Wherever the string "import" appears, copy the whole line.

═══ MATERIAL ═══

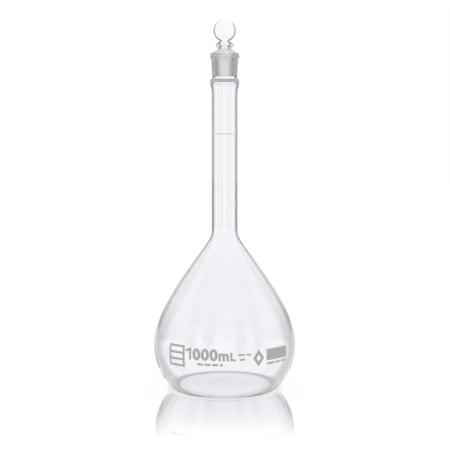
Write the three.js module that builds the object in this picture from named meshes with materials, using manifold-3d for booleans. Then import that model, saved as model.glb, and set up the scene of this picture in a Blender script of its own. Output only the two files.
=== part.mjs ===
// A 1000 mL volumetric flask: a pear-shaped blown bulb, a long neck, a ground taper socket and a solid
// penny-head stopper. Millimetres, +Z up. The origin is the centre of the foot's contact plane, and the
// printed marks face -Y.
import * as THREE from 'three';
import { TessellateModifier } from 'three/addons/modifiers/TessellateModifier.js';
import { mergeVertices } from 'three/addons/utils/BufferGeometryUtils.js';
import Module from 'manifold-3d';

const wasm = await Module();
wasm.setup();

// Facets round the axis, and steps along each curved stretch of an outline.
const FACETS = 40;
const HEAD_FACETS = 40;
const SHORT_CURVE_STEPS = 3;
const LONG_CURVE_STEPS = 8;
const TURN = 2 * Math.PI;

// The flask's outline, as [radius, height].
const PUNT_RISE = 3;
const FOOT_INNER_RADIUS = 36.5;
const FOOT_OUTER_RADIUS = 42.5;
const BULB_RADIUS = 63.3;
const BULB_WIDEST_HEIGHT = 38.5;
const NECK_RADIUS = 11.4;
const NECK_START = 143;
const SOCKET_START = 261;
const RIM_HEIGHT = 295.6;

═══

TASK ANSWER
Write the three.js module that builds the object in this picture from named meshes with materials, using manifold-3d for booleans. Then import that model, saved as model.glb, and set up the scene of this picture in a Blender script of its own. Output only the two files.
import * as THREE from 'three';
import { TessellateModifier } from 'three/addons/modifiers/TessellateModifier.js';
import { mergeVertices } from 'three/addons/utils/BufferGeometryUtils.js';
import Module from 'manifold-3d';